People like Bart Ehrman who have devoted their lives to these questions paint a picture, not of an orthodoxy unbroken to Jesus himself, but of dozens of competing orthodoxies duking it out over the first 2 to 3 centuries. Many of these did not even agree on who Jesus was, or on basic questions like whether he was even corporeal.
It was only a fortunate alignment of forces that brought political power and influence to what we now think of as orthodox, creedal Christianity. Simplistically, we have Constantine to thank (or blame) for tipping the scales in favor of what we now think of as Christianity.
This is it in a nutshell, the actual evidence he existed as an historical figure at all, is scant at best, that he existed as depicted is at best second-hand hearsay written decades after the event, and of course the claims for magic speak for themselves.

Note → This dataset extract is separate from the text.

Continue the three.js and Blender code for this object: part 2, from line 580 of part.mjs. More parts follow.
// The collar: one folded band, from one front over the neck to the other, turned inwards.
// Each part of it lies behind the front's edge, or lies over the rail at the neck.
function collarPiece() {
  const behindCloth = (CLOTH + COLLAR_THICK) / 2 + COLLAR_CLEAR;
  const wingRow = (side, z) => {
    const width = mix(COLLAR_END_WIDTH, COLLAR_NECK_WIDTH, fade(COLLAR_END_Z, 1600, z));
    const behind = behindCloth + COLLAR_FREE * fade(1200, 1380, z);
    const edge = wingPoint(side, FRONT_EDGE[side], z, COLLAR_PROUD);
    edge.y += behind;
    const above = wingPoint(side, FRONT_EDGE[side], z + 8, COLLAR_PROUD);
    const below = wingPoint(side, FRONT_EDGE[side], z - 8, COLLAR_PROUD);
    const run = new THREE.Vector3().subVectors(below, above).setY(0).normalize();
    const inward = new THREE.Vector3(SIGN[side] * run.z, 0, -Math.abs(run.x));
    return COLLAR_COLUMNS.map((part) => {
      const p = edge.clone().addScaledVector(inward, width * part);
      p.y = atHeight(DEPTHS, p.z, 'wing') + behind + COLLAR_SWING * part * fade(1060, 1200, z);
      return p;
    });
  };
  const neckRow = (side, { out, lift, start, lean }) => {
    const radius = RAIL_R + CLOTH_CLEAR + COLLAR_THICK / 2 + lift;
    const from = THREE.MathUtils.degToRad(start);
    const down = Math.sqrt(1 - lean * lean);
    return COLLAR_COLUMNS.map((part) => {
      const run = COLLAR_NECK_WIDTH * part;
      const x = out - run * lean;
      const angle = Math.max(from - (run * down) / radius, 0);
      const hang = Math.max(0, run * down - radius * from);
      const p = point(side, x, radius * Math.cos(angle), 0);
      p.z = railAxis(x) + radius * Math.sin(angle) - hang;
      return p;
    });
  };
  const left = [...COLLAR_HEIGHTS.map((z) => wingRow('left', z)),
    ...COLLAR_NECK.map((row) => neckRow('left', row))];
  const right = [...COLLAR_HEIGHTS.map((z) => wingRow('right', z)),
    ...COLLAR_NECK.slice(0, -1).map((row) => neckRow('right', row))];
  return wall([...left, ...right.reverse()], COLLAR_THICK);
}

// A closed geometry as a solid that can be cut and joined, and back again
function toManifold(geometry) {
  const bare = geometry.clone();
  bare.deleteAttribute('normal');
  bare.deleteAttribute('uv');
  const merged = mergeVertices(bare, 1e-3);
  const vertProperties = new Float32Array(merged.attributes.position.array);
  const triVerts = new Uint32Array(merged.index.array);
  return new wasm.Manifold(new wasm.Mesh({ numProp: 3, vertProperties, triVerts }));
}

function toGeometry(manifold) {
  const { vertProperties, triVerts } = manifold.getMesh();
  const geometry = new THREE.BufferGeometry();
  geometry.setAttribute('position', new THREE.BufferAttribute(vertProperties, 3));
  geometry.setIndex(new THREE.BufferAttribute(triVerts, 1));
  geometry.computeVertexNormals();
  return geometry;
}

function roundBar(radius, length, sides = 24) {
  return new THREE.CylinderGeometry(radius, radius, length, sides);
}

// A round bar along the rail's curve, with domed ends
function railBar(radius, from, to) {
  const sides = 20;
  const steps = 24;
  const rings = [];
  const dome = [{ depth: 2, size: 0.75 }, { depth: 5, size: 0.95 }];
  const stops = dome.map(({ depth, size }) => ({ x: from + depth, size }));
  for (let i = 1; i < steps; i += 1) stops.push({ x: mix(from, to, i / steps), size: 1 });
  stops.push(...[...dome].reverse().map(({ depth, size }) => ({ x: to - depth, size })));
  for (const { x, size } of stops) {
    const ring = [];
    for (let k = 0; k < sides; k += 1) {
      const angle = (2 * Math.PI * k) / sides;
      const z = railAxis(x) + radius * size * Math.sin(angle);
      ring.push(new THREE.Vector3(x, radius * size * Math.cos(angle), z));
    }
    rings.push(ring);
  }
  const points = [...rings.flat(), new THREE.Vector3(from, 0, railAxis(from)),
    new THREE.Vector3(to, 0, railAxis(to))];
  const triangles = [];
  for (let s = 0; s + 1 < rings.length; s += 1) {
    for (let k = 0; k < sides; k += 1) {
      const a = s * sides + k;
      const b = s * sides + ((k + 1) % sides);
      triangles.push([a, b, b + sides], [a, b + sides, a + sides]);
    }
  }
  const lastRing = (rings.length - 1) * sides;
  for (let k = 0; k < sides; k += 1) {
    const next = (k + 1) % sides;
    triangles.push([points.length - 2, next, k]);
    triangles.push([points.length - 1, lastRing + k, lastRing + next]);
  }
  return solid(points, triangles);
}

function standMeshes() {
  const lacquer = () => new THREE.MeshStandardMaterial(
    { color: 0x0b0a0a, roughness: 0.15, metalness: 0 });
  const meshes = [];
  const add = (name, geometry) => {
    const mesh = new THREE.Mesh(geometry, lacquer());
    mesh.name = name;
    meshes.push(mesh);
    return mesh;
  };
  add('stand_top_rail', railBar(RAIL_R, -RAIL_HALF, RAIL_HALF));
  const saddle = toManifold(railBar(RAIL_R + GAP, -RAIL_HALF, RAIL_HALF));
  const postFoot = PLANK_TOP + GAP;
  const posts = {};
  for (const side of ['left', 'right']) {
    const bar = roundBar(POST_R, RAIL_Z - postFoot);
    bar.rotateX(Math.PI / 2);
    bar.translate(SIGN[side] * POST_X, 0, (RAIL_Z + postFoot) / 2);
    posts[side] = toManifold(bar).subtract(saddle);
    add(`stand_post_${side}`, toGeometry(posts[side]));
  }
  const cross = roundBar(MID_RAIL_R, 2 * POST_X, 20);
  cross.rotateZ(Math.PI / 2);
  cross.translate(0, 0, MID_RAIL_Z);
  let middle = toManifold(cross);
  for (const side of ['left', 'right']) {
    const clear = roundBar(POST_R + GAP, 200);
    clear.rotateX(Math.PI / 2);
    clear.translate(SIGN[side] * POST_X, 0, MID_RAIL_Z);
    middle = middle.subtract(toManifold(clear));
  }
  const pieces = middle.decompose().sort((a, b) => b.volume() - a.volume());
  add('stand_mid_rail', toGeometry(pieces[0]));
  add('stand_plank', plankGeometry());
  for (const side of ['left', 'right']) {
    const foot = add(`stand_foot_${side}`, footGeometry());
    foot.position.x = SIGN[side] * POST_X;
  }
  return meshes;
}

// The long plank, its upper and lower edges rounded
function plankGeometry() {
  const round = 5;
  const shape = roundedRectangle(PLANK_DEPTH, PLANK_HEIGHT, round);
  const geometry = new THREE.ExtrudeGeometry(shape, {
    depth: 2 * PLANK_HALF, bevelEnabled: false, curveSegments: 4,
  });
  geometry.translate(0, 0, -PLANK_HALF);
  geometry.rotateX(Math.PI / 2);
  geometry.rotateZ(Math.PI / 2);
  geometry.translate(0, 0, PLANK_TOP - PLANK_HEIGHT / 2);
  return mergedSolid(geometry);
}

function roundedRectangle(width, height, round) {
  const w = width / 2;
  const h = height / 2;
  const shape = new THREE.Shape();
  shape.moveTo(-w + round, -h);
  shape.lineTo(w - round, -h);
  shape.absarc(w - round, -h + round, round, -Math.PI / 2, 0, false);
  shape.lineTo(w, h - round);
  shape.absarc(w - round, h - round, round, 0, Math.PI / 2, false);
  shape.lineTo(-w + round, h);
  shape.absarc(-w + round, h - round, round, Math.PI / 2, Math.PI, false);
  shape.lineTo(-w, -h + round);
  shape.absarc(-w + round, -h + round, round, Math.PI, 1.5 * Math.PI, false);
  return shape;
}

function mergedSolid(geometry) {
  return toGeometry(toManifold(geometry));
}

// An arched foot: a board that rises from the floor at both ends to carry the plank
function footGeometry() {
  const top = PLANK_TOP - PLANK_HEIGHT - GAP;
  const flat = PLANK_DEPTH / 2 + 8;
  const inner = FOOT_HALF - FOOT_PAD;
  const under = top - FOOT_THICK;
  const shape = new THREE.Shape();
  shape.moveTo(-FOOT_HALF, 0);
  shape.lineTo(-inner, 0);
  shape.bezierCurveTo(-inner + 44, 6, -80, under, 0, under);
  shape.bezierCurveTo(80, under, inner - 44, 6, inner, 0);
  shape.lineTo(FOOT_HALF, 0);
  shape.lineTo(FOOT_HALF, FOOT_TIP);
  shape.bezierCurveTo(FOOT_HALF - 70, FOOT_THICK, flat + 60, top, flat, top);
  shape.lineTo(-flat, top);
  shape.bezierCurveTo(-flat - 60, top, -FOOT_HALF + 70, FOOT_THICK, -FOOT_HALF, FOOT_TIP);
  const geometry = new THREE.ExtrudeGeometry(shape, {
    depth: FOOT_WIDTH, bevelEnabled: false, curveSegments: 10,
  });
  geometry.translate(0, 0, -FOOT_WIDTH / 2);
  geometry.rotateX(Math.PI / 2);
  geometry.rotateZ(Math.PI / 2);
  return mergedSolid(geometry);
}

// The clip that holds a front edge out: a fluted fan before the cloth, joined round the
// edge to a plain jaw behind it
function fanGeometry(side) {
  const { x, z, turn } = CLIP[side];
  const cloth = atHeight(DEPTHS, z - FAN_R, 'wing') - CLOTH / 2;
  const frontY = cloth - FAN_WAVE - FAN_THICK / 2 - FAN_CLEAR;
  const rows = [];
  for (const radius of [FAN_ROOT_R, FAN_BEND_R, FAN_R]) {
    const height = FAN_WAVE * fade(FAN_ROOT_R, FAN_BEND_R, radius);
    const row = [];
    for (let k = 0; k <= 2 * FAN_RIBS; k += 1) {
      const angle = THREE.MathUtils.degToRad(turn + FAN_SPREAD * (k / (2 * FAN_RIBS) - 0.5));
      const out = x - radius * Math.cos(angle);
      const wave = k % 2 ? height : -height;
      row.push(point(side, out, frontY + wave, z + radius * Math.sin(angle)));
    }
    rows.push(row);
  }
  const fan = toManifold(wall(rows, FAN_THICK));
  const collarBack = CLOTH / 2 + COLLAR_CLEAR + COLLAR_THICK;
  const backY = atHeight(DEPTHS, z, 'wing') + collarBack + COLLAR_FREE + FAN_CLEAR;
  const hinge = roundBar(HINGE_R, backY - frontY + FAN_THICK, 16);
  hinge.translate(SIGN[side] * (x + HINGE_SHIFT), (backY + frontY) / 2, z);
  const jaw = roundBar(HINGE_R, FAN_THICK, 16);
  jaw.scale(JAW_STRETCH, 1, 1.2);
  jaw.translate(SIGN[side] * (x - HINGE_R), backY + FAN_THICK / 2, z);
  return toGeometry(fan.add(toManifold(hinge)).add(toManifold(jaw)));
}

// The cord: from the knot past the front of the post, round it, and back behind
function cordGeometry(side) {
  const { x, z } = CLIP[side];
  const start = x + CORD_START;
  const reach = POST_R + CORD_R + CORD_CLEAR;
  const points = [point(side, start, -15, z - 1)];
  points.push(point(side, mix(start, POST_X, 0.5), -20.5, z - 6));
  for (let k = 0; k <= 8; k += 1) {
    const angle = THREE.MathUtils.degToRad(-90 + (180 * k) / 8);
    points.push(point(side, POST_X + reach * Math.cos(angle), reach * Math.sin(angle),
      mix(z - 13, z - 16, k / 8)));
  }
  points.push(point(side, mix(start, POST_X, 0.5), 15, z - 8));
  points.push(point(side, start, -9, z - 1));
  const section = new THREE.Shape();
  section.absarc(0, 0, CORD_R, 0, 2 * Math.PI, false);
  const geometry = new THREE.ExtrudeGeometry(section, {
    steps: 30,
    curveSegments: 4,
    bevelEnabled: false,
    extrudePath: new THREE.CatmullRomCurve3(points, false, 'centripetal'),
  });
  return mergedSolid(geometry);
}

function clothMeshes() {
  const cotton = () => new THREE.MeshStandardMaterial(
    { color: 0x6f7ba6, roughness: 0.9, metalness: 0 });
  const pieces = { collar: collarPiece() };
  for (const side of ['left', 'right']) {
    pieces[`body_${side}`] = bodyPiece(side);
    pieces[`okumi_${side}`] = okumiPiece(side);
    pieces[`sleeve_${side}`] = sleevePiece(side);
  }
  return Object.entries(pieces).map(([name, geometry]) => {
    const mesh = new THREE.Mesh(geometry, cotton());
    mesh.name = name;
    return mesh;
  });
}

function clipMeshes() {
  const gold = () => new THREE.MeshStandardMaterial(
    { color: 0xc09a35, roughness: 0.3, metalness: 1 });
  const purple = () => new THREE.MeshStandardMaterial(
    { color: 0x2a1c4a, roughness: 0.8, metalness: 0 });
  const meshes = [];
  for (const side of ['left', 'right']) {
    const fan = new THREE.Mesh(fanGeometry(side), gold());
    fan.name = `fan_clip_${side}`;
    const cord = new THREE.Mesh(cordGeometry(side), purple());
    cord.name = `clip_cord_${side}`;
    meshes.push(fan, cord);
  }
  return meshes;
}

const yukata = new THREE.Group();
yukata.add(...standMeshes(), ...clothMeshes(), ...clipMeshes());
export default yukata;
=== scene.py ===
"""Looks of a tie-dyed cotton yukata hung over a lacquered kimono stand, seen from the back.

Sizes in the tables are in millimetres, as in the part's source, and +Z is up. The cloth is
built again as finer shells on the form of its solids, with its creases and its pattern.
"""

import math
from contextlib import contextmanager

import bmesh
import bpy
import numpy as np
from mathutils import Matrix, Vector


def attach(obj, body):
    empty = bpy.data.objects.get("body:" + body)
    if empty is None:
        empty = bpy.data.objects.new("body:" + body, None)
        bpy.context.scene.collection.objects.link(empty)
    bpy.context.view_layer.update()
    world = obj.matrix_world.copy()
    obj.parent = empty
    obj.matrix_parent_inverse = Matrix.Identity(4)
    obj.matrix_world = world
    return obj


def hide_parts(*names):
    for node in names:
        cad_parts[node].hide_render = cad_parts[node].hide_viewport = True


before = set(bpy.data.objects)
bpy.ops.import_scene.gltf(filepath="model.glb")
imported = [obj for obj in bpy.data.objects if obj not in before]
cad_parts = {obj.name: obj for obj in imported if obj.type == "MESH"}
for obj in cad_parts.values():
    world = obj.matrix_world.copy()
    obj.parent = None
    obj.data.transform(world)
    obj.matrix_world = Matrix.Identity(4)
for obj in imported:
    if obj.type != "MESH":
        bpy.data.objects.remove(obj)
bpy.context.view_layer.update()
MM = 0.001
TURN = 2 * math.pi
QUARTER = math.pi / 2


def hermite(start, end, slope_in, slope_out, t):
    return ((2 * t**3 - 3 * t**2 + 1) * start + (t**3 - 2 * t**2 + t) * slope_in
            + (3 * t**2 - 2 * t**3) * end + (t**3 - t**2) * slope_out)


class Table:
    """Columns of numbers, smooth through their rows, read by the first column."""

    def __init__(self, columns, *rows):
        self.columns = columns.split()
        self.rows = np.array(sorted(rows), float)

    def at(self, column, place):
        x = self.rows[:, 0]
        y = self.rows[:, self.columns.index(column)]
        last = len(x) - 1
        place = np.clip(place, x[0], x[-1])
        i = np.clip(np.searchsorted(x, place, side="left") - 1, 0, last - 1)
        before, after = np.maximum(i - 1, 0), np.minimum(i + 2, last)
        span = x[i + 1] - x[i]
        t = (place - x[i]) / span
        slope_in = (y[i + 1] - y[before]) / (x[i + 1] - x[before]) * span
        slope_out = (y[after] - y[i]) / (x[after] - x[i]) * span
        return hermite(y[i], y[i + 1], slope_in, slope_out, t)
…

The really astonishing thing is that people think there is or even can be an historical criteria for supernatural claims, this is just laughable bias. Let alone that any court of law would enter any claims for magic as evidence, or even more hilarious here, anonymous claims written decades after the event, from an epoch of extreme ignorance credulity and superstition.
I always do a double take and wonder if such claims are a wind up?
Anyone who thinks that YHWH “chose” them in any manner, needs to learn that said entity almost certainly chose them to be its pet monkeys for the shits and giggles.
P. J. O’Rourke summed it up … if the same god that inspired the Sistine Chapel and the works of Michaelangelo inspired the excesses of the American fundie nutjobs, said entity must be a real kidder.
Not even remotely true, no one knows who wrote the canonical gospels, they are (at best second-hand) anonymous hearsay, by definition.
However the problem doesn’t end there, as someone claiming to have witnessed magic would not be entertained in any court of law, so you have set a woefully low standard for the supernatural claims, and then managed to cite the gospel myths, which do not achieve even that low standard.